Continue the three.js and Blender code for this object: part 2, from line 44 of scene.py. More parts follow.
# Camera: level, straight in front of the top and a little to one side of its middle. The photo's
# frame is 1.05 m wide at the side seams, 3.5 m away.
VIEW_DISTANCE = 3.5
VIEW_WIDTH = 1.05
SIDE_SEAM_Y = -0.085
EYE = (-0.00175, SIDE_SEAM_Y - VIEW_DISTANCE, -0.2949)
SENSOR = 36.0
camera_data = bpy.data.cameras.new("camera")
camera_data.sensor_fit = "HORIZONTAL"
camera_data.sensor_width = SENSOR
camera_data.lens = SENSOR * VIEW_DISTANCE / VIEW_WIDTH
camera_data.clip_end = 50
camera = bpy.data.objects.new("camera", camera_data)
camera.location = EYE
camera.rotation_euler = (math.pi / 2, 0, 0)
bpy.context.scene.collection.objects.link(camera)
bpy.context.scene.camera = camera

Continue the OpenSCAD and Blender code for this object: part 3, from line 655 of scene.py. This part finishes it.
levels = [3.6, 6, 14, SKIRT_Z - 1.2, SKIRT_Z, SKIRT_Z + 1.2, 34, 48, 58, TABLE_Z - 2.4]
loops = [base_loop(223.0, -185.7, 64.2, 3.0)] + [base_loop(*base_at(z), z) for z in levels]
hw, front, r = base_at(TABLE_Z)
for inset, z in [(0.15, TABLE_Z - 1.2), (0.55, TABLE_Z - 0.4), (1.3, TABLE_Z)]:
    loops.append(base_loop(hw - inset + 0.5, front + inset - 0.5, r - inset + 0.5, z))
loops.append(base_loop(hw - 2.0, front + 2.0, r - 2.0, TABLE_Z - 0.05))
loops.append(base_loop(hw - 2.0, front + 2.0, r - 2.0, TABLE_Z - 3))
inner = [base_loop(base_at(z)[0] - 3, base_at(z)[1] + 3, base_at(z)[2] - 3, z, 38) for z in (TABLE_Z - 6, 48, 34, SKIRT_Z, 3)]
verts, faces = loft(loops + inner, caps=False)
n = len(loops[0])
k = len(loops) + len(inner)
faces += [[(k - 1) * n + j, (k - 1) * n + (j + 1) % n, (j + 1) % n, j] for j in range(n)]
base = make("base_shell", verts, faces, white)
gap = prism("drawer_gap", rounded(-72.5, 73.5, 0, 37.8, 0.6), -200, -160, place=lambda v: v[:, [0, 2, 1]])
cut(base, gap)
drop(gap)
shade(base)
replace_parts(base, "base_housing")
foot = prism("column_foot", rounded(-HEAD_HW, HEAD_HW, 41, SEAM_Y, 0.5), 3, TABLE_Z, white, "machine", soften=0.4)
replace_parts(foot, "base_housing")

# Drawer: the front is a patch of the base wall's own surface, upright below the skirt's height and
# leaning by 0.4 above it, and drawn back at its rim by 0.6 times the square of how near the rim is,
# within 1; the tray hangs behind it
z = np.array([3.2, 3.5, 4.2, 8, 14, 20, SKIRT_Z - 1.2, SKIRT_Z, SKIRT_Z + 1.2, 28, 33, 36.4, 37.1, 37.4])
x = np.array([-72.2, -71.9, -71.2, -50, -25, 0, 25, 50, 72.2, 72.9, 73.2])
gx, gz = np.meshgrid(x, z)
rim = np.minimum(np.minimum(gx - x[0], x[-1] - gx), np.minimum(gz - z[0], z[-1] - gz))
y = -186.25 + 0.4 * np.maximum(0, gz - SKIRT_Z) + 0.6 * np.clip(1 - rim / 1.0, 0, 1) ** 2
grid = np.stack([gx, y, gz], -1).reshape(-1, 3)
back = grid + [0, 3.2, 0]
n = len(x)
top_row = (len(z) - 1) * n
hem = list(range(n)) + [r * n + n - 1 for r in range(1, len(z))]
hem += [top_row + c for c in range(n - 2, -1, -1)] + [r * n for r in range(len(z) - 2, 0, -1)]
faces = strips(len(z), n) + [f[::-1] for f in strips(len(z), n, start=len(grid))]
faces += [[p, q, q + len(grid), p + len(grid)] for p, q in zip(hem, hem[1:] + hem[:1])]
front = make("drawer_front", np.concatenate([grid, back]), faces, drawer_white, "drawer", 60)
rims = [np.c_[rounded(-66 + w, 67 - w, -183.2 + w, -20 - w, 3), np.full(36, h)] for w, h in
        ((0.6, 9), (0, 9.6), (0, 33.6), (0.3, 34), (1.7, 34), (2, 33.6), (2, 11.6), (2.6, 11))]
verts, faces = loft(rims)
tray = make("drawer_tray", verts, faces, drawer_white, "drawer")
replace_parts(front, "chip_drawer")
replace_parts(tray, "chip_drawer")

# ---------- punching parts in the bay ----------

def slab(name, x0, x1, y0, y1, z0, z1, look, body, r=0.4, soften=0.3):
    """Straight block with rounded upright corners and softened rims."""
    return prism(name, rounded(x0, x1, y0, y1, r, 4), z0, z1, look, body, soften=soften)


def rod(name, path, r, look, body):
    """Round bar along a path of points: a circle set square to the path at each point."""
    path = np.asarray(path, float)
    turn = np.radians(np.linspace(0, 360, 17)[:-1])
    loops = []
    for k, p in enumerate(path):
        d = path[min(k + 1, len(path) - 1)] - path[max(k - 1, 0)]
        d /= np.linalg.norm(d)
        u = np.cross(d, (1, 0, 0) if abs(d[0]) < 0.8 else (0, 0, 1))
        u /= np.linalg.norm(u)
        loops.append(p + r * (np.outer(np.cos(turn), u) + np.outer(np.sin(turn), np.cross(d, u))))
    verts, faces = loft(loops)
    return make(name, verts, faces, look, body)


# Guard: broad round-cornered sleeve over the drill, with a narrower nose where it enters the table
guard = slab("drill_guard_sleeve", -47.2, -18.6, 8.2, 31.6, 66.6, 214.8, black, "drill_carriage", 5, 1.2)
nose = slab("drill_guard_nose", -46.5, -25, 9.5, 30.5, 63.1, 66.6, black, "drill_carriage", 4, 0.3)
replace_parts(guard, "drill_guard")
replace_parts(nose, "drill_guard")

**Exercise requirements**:
Begin with the first line of the data above and, please, print each line exactly until you have printed the line containing "bpy.context.scene.camera = camera"; print nothing else.

**Solution**:
Continue the three.js and Blender code for this object: part 2, from line 44 of scene.py. More parts follow.
# Camera: level, straight in front of the top and a little to one side of its middle. The photo's
# frame is 1.05 m wide at the side seams, 3.5 m away.
VIEW_DISTANCE = 3.5
VIEW_WIDTH = 1.05
SIDE_SEAM_Y = -0.085
EYE = (-0.00175, SIDE_SEAM_Y - VIEW_DISTANCE, -0.2949)
SENSOR = 36.0
camera_data = bpy.data.cameras.new("camera")
camera_data.sensor_fit = "HORIZONTAL"
camera_data.sensor_width = SENSOR
camera_data.lens = SENSOR * VIEW_DISTANCE / VIEW_WIDTH
camera_data.clip_end = 50
camera = bpy.data.objects.new("camera", camera_data)
camera.location = EYE
camera.rotation_euler = (math.pi / 2, 0, 0)
bpy.context.scene.collection.objects.link(camera)
bpy.context.scene.camera = camera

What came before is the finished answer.